In fact, they were so opposite that Simon’s association with the zealot movement means that he at least tacitly accepted the idea that it was okay to ASSASINATE tax collectors (like Matthew). Nevertheless, these two men worked side-by-side with Jesus, and there is no indication in Scripture that their diverse political views presented any kind of a problem. If the band of disciples could have representatives from such diametrically opposed political factions, can’t today’s American church have both Democrats and Republicans? Clearly the answer is, “Yes.”

But what about issues such as the sanctity of life? How can a Christian possibly vote pro-choice? The author provides a powerful discussion of this on pages 144-146, in a section called “Being Pro-Life Kingdom Style.” The short version of the story is that an older woman (“Dorothy”) befriended a younger woman (“Becky”) who later became pregnant. Becky was going to have an abortion because she knew that her (supposedly) Christian parents would throw her out of the house, and she shared this with Dorothy. Dorothy convinced Becky to have the baby by telling her that she (a woman of small means) would take Becky in and support her financially if her parents were as unloving as Becky suspected. Her (supposedly) Christian parents did throw her out of the house, and Dorothy made good on her promise. Not only did she house Becky and help with the expenses, she provided child care so that Becky could finish school and become a veterinarian. Now…Dorothy votes pro-choice, but she probably did more for the sanctity of life by taking Becky in than most of us “ardent pro-lifers” have ever done. As the author ends the section:

“The distinct Kingdom question is not how you VOTE. It is how you BLEED” (p. 146).
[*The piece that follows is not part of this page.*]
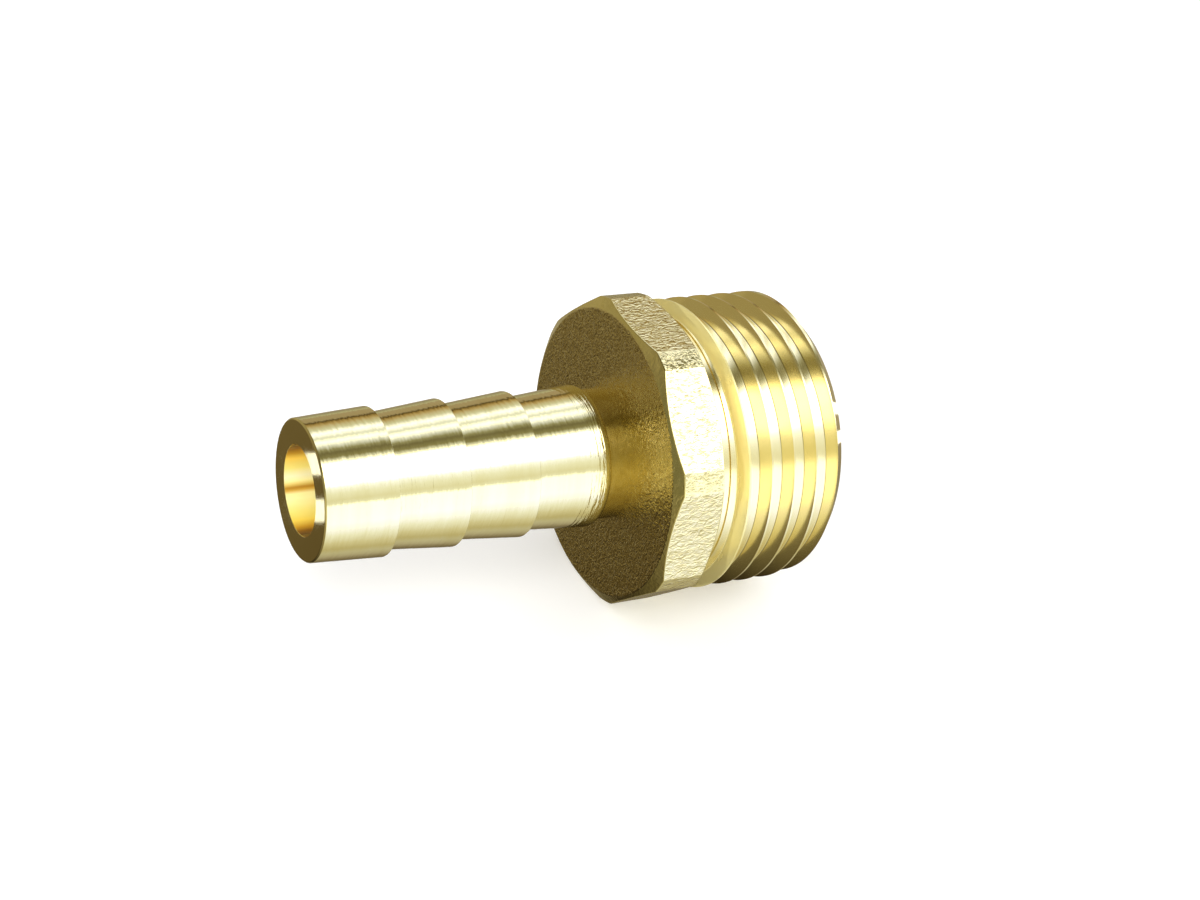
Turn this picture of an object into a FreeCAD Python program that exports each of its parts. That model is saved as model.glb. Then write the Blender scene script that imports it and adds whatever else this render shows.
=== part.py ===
# Hose barb tail: one piece of brass with a barbed hose spigot, an eight-sided collar and a parallel male thread.
# Millimetres. It lies along X on one flat of its collar, hose tip towards -X, with Z = 0 where the flat rests.
import FreeCAD, Part
import math
import os

# Barbed hose spigot
flow_bore_dia = 6.1
tip_dia = 9.6
tip_edge_chamfer = 0.1
barb_root_dia = 9.17
barb_crest_dia = 10.15
barb_count = 4
barb_pitch = 5.05
last_barb_length = 5.6
last_barb_round = 0.6

# Plain neck between the last barb and the collar
neck_dia = 9.24
neck_length = 1.5

# Eight-sided collar, its corners turned off and both faces chamfered
collar_sides = 8
collar_across_flats = 21.0
collar_across_corners = 22.15
collar_thickness = 4.0
collar_face_dia = 20.5
collar_chamfer_angle = 30.0

# Parallel pipe thread, right hand
thread_dia = 20.955
thread_pitch = 1.814
thread_depth = 0.86
thread_flank_angle = 27.5
thread_crest_width = 0.14
thread_length = 10.05
thread_end_chamfer = 0.95
thread_start_angle = 40.0
groove_overcut = 0.06
relief_width = 0.9
relief_clearance = 0.1

# Wider bore in the threaded end, drilled to a point that meets the flow bore
inlet_bore_dia = 14.0
inlet_depth = 10.4
drill_point_angle = 118.0
inlet_mouth_chamfer = 0.5

# Heights along the turning axis, measured from the hose tip
spigot_end = (barb_count - 1) * barb_pitch + last_barb_length
collar_front = spigot_end + neck_length
collar_back = collar_front + collar_thickness
collar_middle = collar_front + collar_thickness / 2
overall_length = collar_back + thread_length

thread_root_radius = thread_dia / 2 - thread_depth
relief_radius = thread_root_radius - relief_clearance
cutter_overshoot = 1.0

turning_axis = FreeCAD.Vector(0, 0, 1)
axis_foot = FreeCAD.Vector(0, 0, 0)


def profile_face(points):
    """Closed face in the XZ plane from (radius, height) points."""
    corners = [FreeCAD.Vector(radius, 0, height) for radius, height in points]
    return Part.Face(Part.makePolygon(corners + corners[:1]))


def turned(points):
    """Solid turned about the axis from (radius, height) points."""
    return profile_face(points).revolve(axis_foot, turning_axis, 360)


def ring_edges(solid, radius, height):
    """Circular edges of a given radius at a given height."""
    found = []
    for edge in solid.Edges:
        if not isinstance(edge.Curve, Part.Circle):
            continue
        same_radius = abs(edge.Curve.Radius - radius) < 1e-4
        same_height = abs(edge.Curve.Center.z - height) < 1e-4
        if same_radius and same_height:
            found.append(edge)
    return found


def barbed_spigot():
    """Saw-tooth barbs that widen towards the collar, the last one rounded over onto the neck."""
    root_radius = barb_root_dia / 2
    crest_radius = barb_crest_dia / 2
    outline = [(0, 0), (tip_dia / 2 - tip_edge_chamfer, 0), (tip_dia / 2, tip_edge_chamfer)]
    for barb in range(1, barb_count):
        step = barb * barb_pitch
        outline += [(crest_radius, step), (root_radius, step)]
    outline += [(crest_radius, spigot_end), (0, spigot_end)]
    barbs = turned(outline)
    barbs = barbs.makeFillet(last_barb_round, ring_edges(barbs, crest_radius, spigot_end))

    neck_start = spigot_end - last_barb_round
    neck = Part.makeCylinder(neck_dia / 2, collar_middle - neck_start, FreeCAD.Vector(0, 0, neck_start))
    return barbs.fuse(neck)


def octagonal_collar():
    """Prism with a flat square to X, cut to a turned blank that takes off the corners and chamfers the faces."""
    half_side_angle = math.pi / collar_sides
    vertex_radius = collar_across_flats / 2 / math.cos(half_side_angle)
    vertices = []
    for corner in range(collar_sides + 1):
        angle = (2 * corner + 1) * half_side_angle
        vertices.append(FreeCAD.Vector(vertex_radius * math.cos(angle), vertex_radius * math.sin(angle), collar_front))
    prism = Part.Face(Part.makePolygon(vertices)).extrude(turning_axis * collar_thickness)

    face_radius = collar_face_dia / 2
    corner_radius = collar_across_corners / 2
    chamfer_height = (corner_radius - face_radius) * math.tan(math.radians(collar_chamfer_angle))
    blank = turned([
        (0, collar_front),
        (face_radius, collar_front),
        (corner_radius, collar_front + chamfer_height),
        (corner_radius, collar_back - chamfer_height),
        (face_radius, collar_back),
        (0, collar_back),
    ])
    return prism.common(blank)


def thread_groove():
    """Trapezoidal groove swept along a right-hand helix, from inside the relief to past the chamfered end."""
    flank_slope = math.tan(math.radians(thread_flank_angle))
    crest_gap = thread_pitch - thread_crest_width
    root_gap = crest_gap - 2 * thread_depth * flank_slope
    mouth_gap = crest_gap + 2 * groove_overcut * flank_slope
    mouth_radius = thread_dia / 2 + groove_overcut
    groove_start = collar_back - thread_pitch
    turn_count = math.ceil((overall_length + thread_pitch - groove_start) / thread_pitch)
    turns = []
    for turn in range(turn_count):
        helix = Part.makeHelix(thread_pitch, thread_pitch, thread_root_radius)
        helix.translate(turning_axis * turn * thread_pitch)
        turns += helix.Edges
    section = Part.makePolygon([
        FreeCAD.Vector(thread_root_radius, 0, -root_gap / 2),
        FreeCAD.Vector(mouth_radius, 0, -mouth_gap / 2),
        FreeCAD.Vector(mouth_radius, 0, mouth_gap / 2),
        FreeCAD.Vector(thread_root_radius, 0, root_gap / 2),
        FreeCAD.Vector(thread_root_radius, 0, -root_gap / 2),
    ])
    groove = Part.Wire(turns).makePipeShell([section], True, True)
    groove.translate(FreeCAD.Vector(0, 0, groove_start))
    groove.rotate(axis_foot, turning_axis, thread_start_angle)
    return groove


def threaded_end():
    """Thread blank with a relief at the collar and a chamfered end, then the helical groove."""
    crest_radius = thread_dia / 2
    relief_end = collar_back + relief_width
    shoulder = crest_radius - relief_radius
    blank = turned([
        (0, collar_middle),
        (relief_radius, collar_middle),
        (relief_radius, relief_end),
        (crest_radius, relief_end + shoulder / 2),
        (crest_radius, overall_length - thread_end_chamfer),
        (crest_radius - thread_end_chamfer, overall_length),
        (0, overall_length),
    ])
    return blank.cut(thread_groove())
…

Dorothy sacrificed (bled) time, money, and in fact, a huge chunk of her life to be REALLY pro-life. I agree with the author that Dorothy tells us more about what it means to be pro-life than does any “pro-life” political activist who has never sacrificed personally in order to save a baby.
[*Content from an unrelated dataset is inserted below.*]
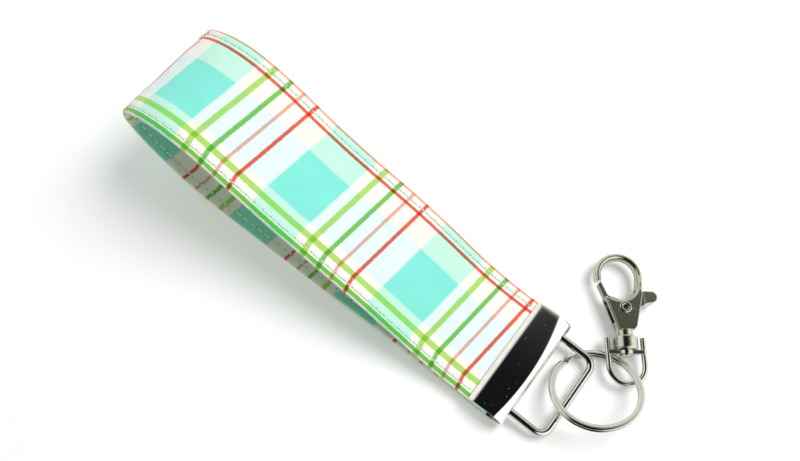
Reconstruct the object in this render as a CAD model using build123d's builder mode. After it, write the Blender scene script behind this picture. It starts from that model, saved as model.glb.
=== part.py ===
from build123d import *
import math
import os

# Wristlet keychain: a folded fabric strap in a sheet metal clamp, with a bail, a split ring
# and a swivel clasp. Millimetres, +Z up. The origin is the centre of the clamp's flat underside,
# +X runs from the wrist loop towards the metal parts and +Y across the strap.

# strap
strap_width = 32.5
strap_thickness = 1.8
cover_thickness = 0.4
cover_edge_radius = 0.85
core_width = 31.0
stitch_inset = 2.3
thread_width = 0.5
thread_depth = 0.15
strap_end_x = 0.3
mouth_x = -5.4
lower_layer_z = 1.75
layer_gap = 0.05
upper_layer_z = lower_layer_z + strap_thickness + layer_gap

# clamp
clamp_width = 32.0
clamp_length = 10.5
sheet = 0.8
clamp_height = 6.3
clamp_corner = 0.35
lip_length = 2.05
lip_height = 5.35
lip_rise = 0.5
slot_width = 2.3
slot_clearance = 0.12
slot_reach = 6.0
bail_up = 40.0
bail_down = 35.0

# bail
bail_wire = 2.0
bail_leg_spacing = 24.0
bail_reach = 12.6
bail_corner = 3.0
bail_back_corner = 1.3
bail_pivot = (2.75, 4.17)
bail_rest_angle = 6.4

# split ring
ring_outer = 24.0
ring_band = 1.7
ring_turn = 0.72
ring_gap = 0.06
ring_centre = (19.0, 5.7, 5.5)
ring_normal = (-0.316, 0.300, 1.0)
crossover_start = 150.0
crossover_sweep = 24.0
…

The author’s larger point is that by associating Christianity with the United States and its laws, you not only cheapen Christianity, you do immeasurable harm to the witness of Christianity. Once again, the author is right on the money. As he clearly points out, Christianity has NOTHING to do with “tweaking” the laws so that a country is “more moral.” In an incredibly insightful moment (pp. 73-74), the author explains his idea of why the Devil tempted Christ with the offer of putting all the worldly kingdoms at His feet (Luke 4:6-8). He said that this could have tempted Jesus if the Devil had shown how immoral and unjust those kingdoms were. Because of His love for humanity, Jesus would have been moved by the suffering of those who were subjects in the kingdoms, and Jesus would have wanted to eliminate that suffering by taking over the kingdoms and immediately making them just and moral. Jesus could have done that, and He would have alleviated an enormous amount of suffering. However, He didn’t, because He knew that it wouldn’t be enough. Without His death on the cross, humanity’s main problem would never be cured. Thus, while it is nice for a country to be just and moral, it has little to do with REAL Christianity. Christianity is about people’s SOULS, not their behavior, and certainly not the behavior of their government.

He also points out how the moral judgementalism that accompanies most “Christian” politics ends up doing immeasurable harm to the Kingdom. He cites a Barna poll that asked people to rate certain groups in terms of their respectability, and “evangelical Christians were ranked one notch above the bottom, just above prostitutes”* As he says:

“This is nothing short of catastrophic!” (p. 134). Christians should be characterized by outrageous love, not moral judgementalism.

However, as well-known atheist P.Z. Myers says,

“Don’t ever preach at me about Christian morality: I’ve seen it, and it is empty of love for humanity, replaced with sanctimonious idolatry and commitment to dead, dumb superstition.”

Unfortunately, Myers’ statement (at least without the “dead, dumb superstition” part) is a fair characterization of many who call themselves Christians (read the story in the link to see what I mean).

Now…even though the main points of the book are correct, and even though it contains some amazing gems like:

“When God flexes His omnipotent muscle, it doesn’t look like Rambo or the Terminator – it looks like Calvary!” (p. 32)

it contains some nonsense as well. For example, after spending a majority of 160 pages clearly and correctly arguing that there are no absolutely “Christian” stances for political and social issues, he then lists “Christian” stances on some political and social issues. He claims that Christians should never engage in violence. Thus, they should not fight back to protect their loved ones; they should never be in the military (and by inference the police force because that can involve violence as well); and they should never support war under any circumstances. I strongly disagree with the author on these points, specifically because I strongly agree with him on the main thesis of his book. Since he rightly says that there is no way to define a “Christian” political stance, he simply cannot say what Christians should do in such situations. In the end, I can see Christian arguments for being in certain wars and Christian arguments for not being in any war. I can see Christian arguments for fighting back, and I can see Christian arguments for not fighting back. As the author says, the Kingdom of God is simple, but the Kingdom of the World is not. Thus, what follows page 160 is actually in direct opposition to the majority of what was discussed in the first 160 pages. Had this book ended on p. 160, it would not only have been much better, it would also not have exposed the author’s lack of skill when it comes to basic logic. Despite this glaring error, however, the book is very well worth the read.

* PLEASE NOTE: A reader alerted me to the fact that this poll result is a bit suspect. In his book, Christians Are Hate-Filled Hypocrites…and Other Lies You’ve Been Told, sociologist Dr. Bradley R. E. Wright points out that in the same poll, “born-again Christians” ranked much higher (#4 – tied with “Democrats”). In addition, the largest percentage of people said “I don’t know” when asked about Evangelical Christians. Since it is difficult to tell the difference between what a pollster means when he says “born-again Christians” and “Evangelical Christians,” it might be that poll itsel is flawed.